As you can see our daughters are at risk. These are cultural assaults I believe instigated by Satan to damage and derail our young women.

How can we help keep them safe?

We must become informed. Living in the land of denial will not make these issues go away. We must become comfortable in discussing these issues, acknowledging that they exist. As a parent, I must confess, these are some areas where I was very reluctant to talk to my children. I believe I did them a dis-service and even though God graciously kept them from getting too deep in these pitfalls, I recognize my default. My mom didn’t talk with me so I didn’t know how to talk with them.

We must pray earnestly for the young women of this generation. Interceding for them with heartfelt prayers will make a difference. We must release our faith in this area. However, it is not enough to pray.

We must not believe the lie that they don’t want to hear from us. Many young people are hungry for direction, insight and wisdom. Ask God to open your eyes and ears to those around you. At church—begin connecting, perhaps by simply saying hello. Ask after their day. Include them in your conversations. Begin a relationship and follow God’s leading. Smiling is a great beginning!

We must educate them. Help them to beware of the pitfalls. Teach them how to walk in faith, and respect their selves. Give them tools to resist the works of the enemy. Teach them how to refuse to go along with Satan’s plans. Help them understand the Word of God and how to use the Scriptures as weapons of their warfare. Use practical Bibles studies to help them understand the love of God and His plan for their lives.
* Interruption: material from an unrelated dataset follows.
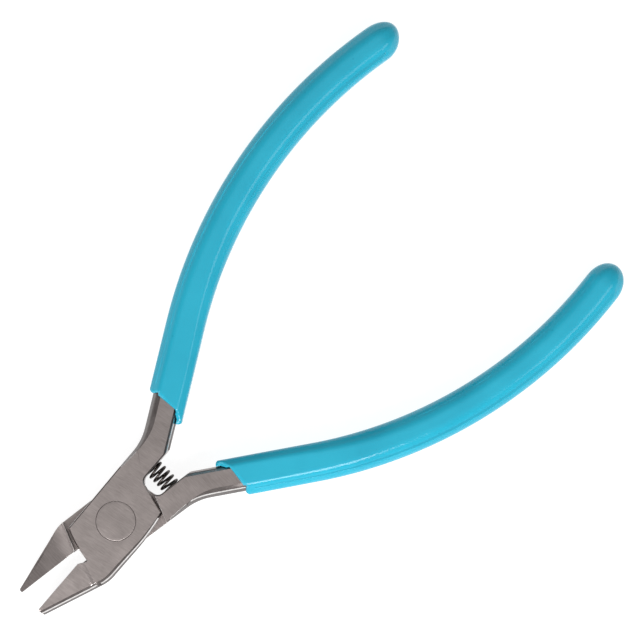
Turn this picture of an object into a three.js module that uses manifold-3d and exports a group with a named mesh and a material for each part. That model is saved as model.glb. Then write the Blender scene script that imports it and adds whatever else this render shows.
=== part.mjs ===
// Small diagonal cutting pliers: two lapped steel levers on one flush rivet, a coil spring between their
// tangs, and a dipped vinyl grip on each tang. Millimetres, +Z up.
//
// The origin is the pivot axis at the underside of the head, and +X points to the jaw tips. The upper lever
// has its jaw on the +Y side and its tang on the -Y side. The lower lever is the same forging turned over
// about X, with its jaw ground narrower. Both are drawn closed, with the cutting edge along X, and each
// stands open by halfOpening.

import * as THREE from "three";
import { mergeVertices } from "three/addons/utils/BufferGeometryUtils.js";
import Module from "manifold-3d";

const wasm = await Module();
wasm.setup();

// ---------------------------------------------------------------- driving dimensions

const degree = Math.PI / 180;
const halfOpening = 5.6 * degree; // swing of each lever from closed to open

const thickness = 6; // of the head, the jaws' roots and the tangs
const lapPlay = 0.06; // air between the two joint plates
const cuttingLine = -0.2; // where the closed jaws meet
const edgePlay = 0.03; // from each closed cutting edge to that line
const stopPlay = 0.06; // air at the opening stop
const headBevel = 0.25;

// The joint plate in plan, with the tang on the -Y side.
const plateFront = new THREE.Vector2(6.8, -5.84);
const plateRear = -6.25; // where its long straight edge bends into the tang
const frontBulge = new THREE.Vector2(8.2, -3.3); // pulls the front edge into a shallow curve
const frontTop = 8.92; // where the front edge reaches the cutting edge
const rearCorner = new THREE.Vector2(-6.72, 5.65);
const rearFoot = new THREE.Vector2(-8.93, -1.22);
const rootRadius = 1.5;

// The jaws in plan: the outer edge tapers to a blunt tip. Only the upper lever has the notch at its root.
const upperJaw = {
  outer: 6.47,
  tip: new THREE.Vector2(22.15, 1.32),
  taper: 22.1 * degree,
  edge: cuttingLine + edgePlay,
};
const lowerJaw = {
  outer: 5.97,
  tip: new THREE.Vector2(22.15, 0.98),
  taper: 20.7 * degree,
  edge: edgePlay - cuttingLine,
};
const jawBend = 8; // radius where the taper starts
const tipRadius = 0.35;
const notch = [
  [9.1, 0.6],
  [9.86, 0.44],
  [10.7, upperJaw.edge],
];

// Relief of the jaw's two faces: a hollow starts each one, and a plane falls from it to the tip. The start
// is a line square to a bearing from the pivot, at a distance from the pivot, and nothing on the right of
// inner, measured along that line, is relieved. The hollow is run long, and its wall is wall wide.
const plateSideRelief = { bearing: -22.5 * degree, start: 8.5, inner: 3, wall: 0.9, run: 1.3 };
const lapSideRelief = { bearing: 15.4 * degree, start: 9.36, inner: -20, wall: 0.3, run: 1.1 };
const hollowDepth = 0.45;
const reliefFall = 0.093; // depth for each millimetre beyond the hollow
const lapJawChamfer = 0.42; // along the outer edge of the relieved lap side
const edgeBevel = 20 * degree; // of the cutting edge, from the vertical
const edgeBevelHeight = 1.7;

// Shoulders that bound the lap, each a line square to a bearing from the pivot.
const jawShoulder = { bearing: 15.4 * degree, distance: 9.21 };
const tangShoulderBearing = 194.6 * degree;

// The tang and handle: a straight stretch, then a long arc back towards the centre plane.
const tangStart = new THREE.Vector2(-20.7, -6.25); // a point of the straight centre line
const tangSlope = 27.3 * degree;
const tangHalf = 2.73;
const tangShift = 0.13; // of the tang outward from the grip's centre line
const straightLength = 17.3;
const handleRadius = 89;
const handleSweep = 44.5 * degree; // to the outside of the grip's round end
const outerBend = 10.5;
const buriedChamfer = 0.7; // of the handle inside the grip

// The forging's sides: a chamfer off the face meets a draft that leans out towards mid-thickness. Widths are
// in plan at full size, and the rise is their depth for each millimetre of width.
const sideChamfer = { width: 1.4, rise: 1 };
const sideDraft = { width: 0.85, rise: 2.9 };
const outerTangSize = 1.12;
const innerTangSize = 0.62;
const jawSize = 0.72;
const rearCornerSize = 0.3;

const gripHalf = 3.6;
const gripThickness = 7.7;
const gripRound = 2;
const gripGap = 0.06; // between the vinyl and the tang
const gripMouth = -21.1; // the dip line, square to the tool's axis when the tool stands open
const tangEndGap = 2.6; // vinyl beyond the tang's end

const rivetHead = 3.7;
const rivetShank = 2.75;
const rivetCone = 1.25; // height of each countersunk head
const fixedPlay = 0.04; // rivet to the upper lever, which holds it
const runningPlay = 0.06; // rivet to the lower lever, which turns on it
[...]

Teach them to pray and to hear from the Lord, to know Him personally. Teach them how to discern good relationships from bad and what to look for in husband material. Help them forgive themselves when they make mistakes.

Encourage them to develop the gifts God has given them. Remind them God gave them these gifts for a reason.
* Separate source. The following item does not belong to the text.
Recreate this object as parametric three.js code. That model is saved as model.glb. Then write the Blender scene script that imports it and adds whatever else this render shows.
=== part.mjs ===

Support the youth ministry in your church or area. Volunteer to hang out at the next youth event. Not just being a ‘watch dog”, but actively engaging with the girls in the group. Look for those on the fringe, the loners, and the ones who don’t seem to have a friend. Become their connection. Take the time to thank those that do this vital job. Value the volunteers that show up week after week. They are making a difference. Pray for the youth leaders in your church and region. Look for ways to help them—emotionally, spiritually and physically.

Give them alternatives. Teen age girls need to have times where they are just with other young women. Slumber parties, movie nights, arts and crafts or even gourmet cooking lessons can help with this. They need opportunities to teach them how to deal with peer pressure, how to help them feel confident in who they are and in their Christian faith.

What else can be done?

Include young women in your women’s ministry. Look for ways to make them feel apart—not just as baby sitters. They need to know that God values them and the best way to do that is to value them ourselves. Wendy Treat, pastor at Christian Faith Center always encourages teens to come to their women’s conference. They give special rates to those 13-18 to let them know that they are valued. Then take the time to include special ministry to these girls to let them know that they need to connect with God during these meetings as well.

They need the opportunity to talk honestly and safely about these issues. Knowing that many of these girls may fall into the 1 out of 3 who have been molested, or have addiction problems, or are self harming themselves we must be prepared to help them heal. Pray for their healing and teach them how to look for ways they can help others as they have been helped. Be prepared to offer them help or refer them to others who can help them deal with these serious issues.

Help their parents know how to parent them
. Provide classes or materials for parents to learn how to communicate with their daughters.

Celebrate them. Give them the honor that is due them. They are strong. They are useful to God’s Kingdom. Love them. God does!